You had, you said, been sitting in a waiting room on the weekend. One of your cooks had cut herself. You had picked up the magazine, flipped through it. My photograph, my email address. Had said to yourself: I will email right away.
You said, you will think this strange, but I have been thinking about you. I thought I saw you near the law courts one day, on the street, in a red coat.
That kind of coincidence is disturbing. It shakes the fabric of things. It makes you think more things are possible than really are.
Now is the point where I feel it necessary to lay everything out, to make it clear that this happened, this dual firing of missiles, at the same moment. Why is that? Obviously, I feel my intent will be questioned, my motives doubted. My actions, of course. I have long ago erased the email you sent. I erased it in a great hurry without printing it out or committing it to memory, so guilty was I already.

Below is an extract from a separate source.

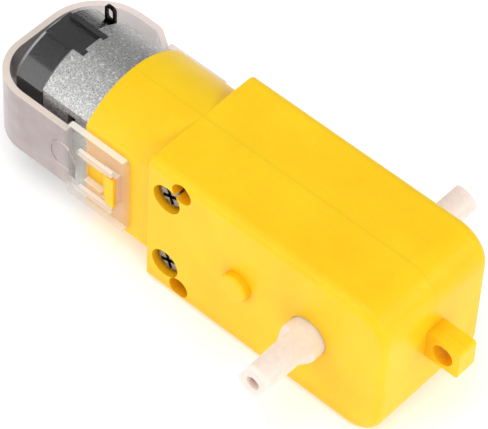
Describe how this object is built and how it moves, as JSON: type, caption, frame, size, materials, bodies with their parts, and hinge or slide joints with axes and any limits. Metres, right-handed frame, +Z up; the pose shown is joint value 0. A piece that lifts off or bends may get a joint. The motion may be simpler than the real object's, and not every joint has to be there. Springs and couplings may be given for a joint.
{
  "type": "geared dc motor",
  "caption": "Right-angle geared dc motor with a two-ended flatted output shaft, a box gearbox with side mounting holes and a front tab, and a strapped-in flat-sided can motor.",
  "frame": {"origin": "on the output shaft's axis, midway between the two sides of the gearbox", "axes": "+X towards the front tab with the motor at -X, Y along the output shaft with the locating boss on the -Y side, +Z up"},
  "size_m": [0.0701, 0.038, 0.022],
  "materials": {
    "case": "semi-gloss moulded plastic with a fine grain",
    "strap": "clear moulded plastic",
    "can": "satin plated steel",
    "cap": "satin black",
    "screw": "bright plated",
    "shaft": "off-white nylon, satin",
    "gear": "white acetal, satin",
    "pinion": "white acetal, satin",
    "terminal": "dull tinned brass",
    "brush": "dull",
    "magnet": "dull ferrite",
    "steel": "ground",
    "bush": "sintered, oily",
    "washer": "satin",
    "core": "stamped sheet",
    "insulator": "satin",
    "winding": "enamelled copper"
  },
  "bodies": {
    "gearbox": {"housing_near": "case", "housing_far": "case", "case_screws": "screw", "retaining_strap": "strap", "motor_can": "can", "end_cap": "cap", "terminals": "terminal", "brushes": "brush", "magnet_upper": "magnet", "magnet_lower": "magnet", "magnet_spring": "steel", "front_bush": "bush", "rear_bush": "bush", "gear_pin": "steel", "gear_washers": "washer"},
    "output": {"output_shaft": "shaft", "output_gear": "gear"},
    "second_gear": {"second_compound_gear": "gear"},
    "idler": {"idler_gear": "gear"},
    "crown_gear": {"face_gear": "gear"},
    "rotor": {"motor_shaft": "steel", "rotor_core": "core", "rotor_insulators": "insulator", "windings": "winding", "commutator_core": "insulator", "commutator_segments": "winding", "rotor_washers": "washer", "motor_pinion": "pinion"}
  },
  "joints": [
    {"name": "output_spin", "type": "hinge", "parent": "gearbox", "child": "output", "pos_m": [0, 0, 0], "axis": [0, 1, 0], "continuous": true},
    {"name": "second_gear_spin", "type": "hinge", "parent": "gearbox", "child": "second_gear", "pos_m": [-0.011, 0, 0], "axis": [0, 1, 0], "continuous": true},
    {"name": "idler_spin", "type": "hinge", "parent": "gearbox", "child": "idler", "pos_m": [0, 0, 0], "axis": [0, 1, 0], "continuous": true},
    {"name": "crown_gear_spin", "type": "hinge", "parent": "gearbox", "child": "crown_gear", "pos_m": [-0.011, 0, 0], "axis": [0, 1, 0], "continuous": true},
    {"name": "rotor_spin", "type": "hinge", "parent": "gearbox", "child": "rotor", "pos_m": [-0.035, 0, 0], "axis": [1, 0, 0], "continuous": true}
  ],
  "couplings": [
    {"joint": "second_gear_spin", "follows": "output_spin", "ratio": -2.6667},
    {"joint": "idler_spin", "follows": "output_spin", "ratio": 4.6667},
    {"joint": "crown_gear_spin", "follows": "output_spin", "ratio": -14},
    {"joint": "rotor_spin", "follows": "output_spin", "ratio": -48}
  ]
}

I keep returning to the coincidence of our mutual sending up of flares, as if that coincidence removes responsibility, makes what followed inevitable. And I keep hearing a voice of reason that questions my logic. Is it my mother’s voice? A voice like hers, at least: cool, rational. You have known Alex was in Canada for over three years now, the voice says. And why did Alex not email or contact you before? He must have known – through Josip, or others – that you lived here. It is not my mother, though – it is my own brain. My mother does not know these details.
When we arrive at the restaurant, seeing the name, only my father is surprised. Oh! he says. Such an odd coincidence! That was the name the children gave to
that little grotto at the beach, by our summer home, wasn’t it? I’d forgotten about that. Do you think there is any connection?
I notice then that my father is the only one who is innocent. My mother, my brother Paval, and I say nothing. Glen, of course, comments that the restaurant looks “dubious,” but that is not out of any covert intelligence. He had tried to subvert the plans, to get my mother’s birthday dinner changed to another location, for example a franchised steak house, where he “knew what he was going to get.”
I feel I do not need to say this: that my mother and Paval somehow know, as if I were transparent, as if they have foreseen this for years.
THIS IS NOT A WAR STORY; I have said that. I have not said that my parents are slightly different colours than each other, and that their faces show different genetic origins very clearly. Canadians are not used to that – Canadians of European descent are all blended together, northern and southern, mountain and valley races. Even my daughters’ faces show only vestiges of my father’s eyelids, his lips, and no trace of their paternal great-grandmother’s jutting Scottish jaw.
In my former country, there were three peoples – three main peoples. Some raped and tortured and murdered others. Some lost seaside villas. And some, at the time of this story, are being tried by an International Criminal Tribunal for war crimes. My father’s and mother’s families were ancient enemies, and you, in spite of your relation to my mother, were also suspect in your connections.